▸ Required work:
Each line from the start of the data below through the one containing "CRISP = 1.2" must be reproduced exactly.

▸ Material provided:
--- begin ---

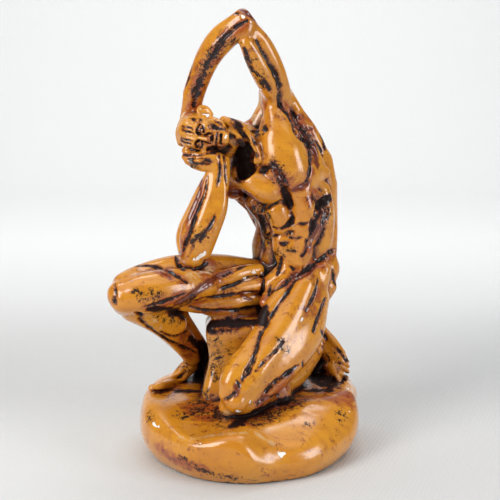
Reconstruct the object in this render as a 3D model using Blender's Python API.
# Crouching flayed figure on a rock base: one plaster casting, metres, +Z up, front to -Y.
# The form is modelled like clay: rounded strands and masses are joined on a grid of distances,
# furrows are cut into it, and one closed skin is drawn round the result.
import math

import bpy
import numpy as np

# Driving sizes of the casting, millimetres
FIGURE_HEIGHT = 242.0
BASE_HEIGHT = 38.0
BASE_RADIUS = 71.0
BASE_FOOT_RADIUS = 62.0
BASE_RIM_RADIUS = 66.5
BASE_FRONT_DROP = 13.5
SEAT_WIDTH = 49.0
SEAT_DEPTH = 51.0
SEAT_HEIGHT = 51.0
SEAT_ROUND = 6.0
SEAT_LEFT = -25.8
SEAT_FRONT = -16.0
FIGURE_SHIFT = 0.9

# How deep pieces are sunk into the rock, and the rock's own unevenness, millimetres
SEAT_SINK = 10.0
SEAT_FLARE = 3.0
EDGE_ROUND = 6.0
BASIN_DEPTH = 2.6
TOP_SWELL = 0.8
SIDE_WAVE = 0.4

# The eye that the figure was laid out from, millimetres, and the sizes it was laid out at
EYE_DISTANCE = 700.0
EYE_HEIGHT = 275.0
LAID_FIGURE = 242.0
LAID_BASE = 38.0

# Fineness of the clay and of the finished skin
CELL = 1.5
FACES = 9700
SPAN_STEPS = 4
FAR = 1000.0
NUDGE = 0.02 * CELL

# Half sizes of the laid-out figure with some air, and the gap that parts two grooves
HALF_WIDTH = 95.0
HALF_DEPTH = 80.0
GROOVE_JUMP = 6.0

# How softly a form runs into the next, millimetres
MASS = 5.0
BELLY = 2.2
CRISP = 1.2


def put(u, w, y):
    """Millimetre point seen at (u, w) from the eye and lying y behind the middle plane."""
    near = (EYE_DISTANCE + y) / EYE_DISTANCE
    unit = FIGURE_HEIGHT / LAID_FIGURE
    z = EYE_HEIGHT + (w - EYE_HEIGHT) * near
    return np.array([u * near * unit + FIGURE_SHIFT, y * unit, BASE_HEIGHT + (z - LAID_BASE) * unit])


def curve(marks, steps=SPAN_STEPS):
    """Smooth path through marks (u, w, y, radius), as rows of x, y, z, radius."""
    unit = FIGURE_HEIGHT / LAID_FIGURE
    rows = np.array([[*put(u, w, y), r * unit] for u, w, y, r in marks])
    if len(rows) == 1:
        return np.vstack([rows, rows + [0.0, 0.0, 0.01, 0.0]])
    ends = np.vstack([2 * rows[0] - rows[1], rows, 2 * rows[-1] - rows[-2]])
    out = []
    for i in range(len(rows) - 1):
        a, b, c, d = ends[i:i + 4]
        for t in np.arange(steps) / steps:
            out.append(0.5 * (2 * b + (c - a) * t + (2 * a - 5 * b + 4 * c - d) * t * t
                              + (3 * b - a - 3 * c + d) * t ** 3))
    return np.vstack([out, rows[-1]])


def soft_min(a, b, blend):
    """The lesser of two distances, with the seam between them rounded."""
    near = np.maximum(blend - np.abs(a - b), 0.0)
    return np.minimum(a, b) - near * near / (4.0 * blend)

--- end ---

▸ Worked solution:
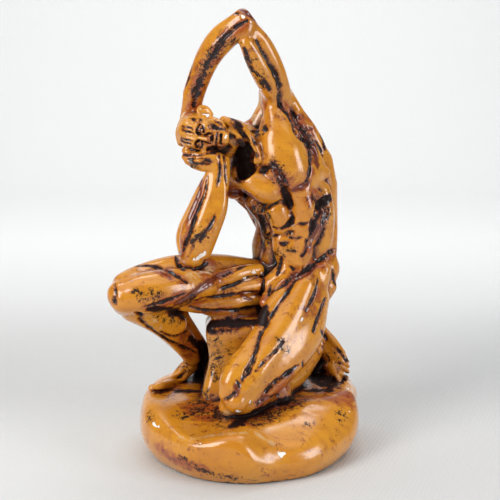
Reconstruct the object in this render as a 3D model using Blender's Python API.
# Crouching flayed figure on a rock base: one plaster casting, metres, +Z up, front to -Y.
# The form is modelled like clay: rounded strands and masses are joined on a grid of distances,
# furrows are cut into it, and one closed skin is drawn round the result.
import math

import bpy
import numpy as np

# Driving sizes of the casting, millimetres
FIGURE_HEIGHT = 242.0
BASE_HEIGHT = 38.0
BASE_RADIUS = 71.0
BASE_FOOT_RADIUS = 62.0
BASE_RIM_RADIUS = 66.5
BASE_FRONT_DROP = 13.5
SEAT_WIDTH = 49.0
SEAT_DEPTH = 51.0
SEAT_HEIGHT = 51.0
SEAT_ROUND = 6.0
SEAT_LEFT = -25.8
SEAT_FRONT = -16.0
FIGURE_SHIFT = 0.9

# How deep pieces are sunk into the rock, and the rock's own unevenness, millimetres
SEAT_SINK = 10.0
SEAT_FLARE = 3.0
EDGE_ROUND = 6.0
BASIN_DEPTH = 2.6
TOP_SWELL = 0.8
SIDE_WAVE = 0.4

# The eye that the figure was laid out from, millimetres, and the sizes it was laid out at
EYE_DISTANCE = 700.0
EYE_HEIGHT = 275.0
LAID_FIGURE = 242.0
LAID_BASE = 38.0

# Fineness of the clay and of the finished skin
CELL = 1.5
FACES = 9700
SPAN_STEPS = 4
FAR = 1000.0
NUDGE = 0.02 * CELL

# Half sizes of the laid-out figure with some air, and the gap that parts two grooves
HALF_WIDTH = 95.0
HALF_DEPTH = 80.0
GROOVE_JUMP = 6.0

# How softly a form runs into the next, millimetres
MASS = 5.0
BELLY = 2.2
CRISP = 1.2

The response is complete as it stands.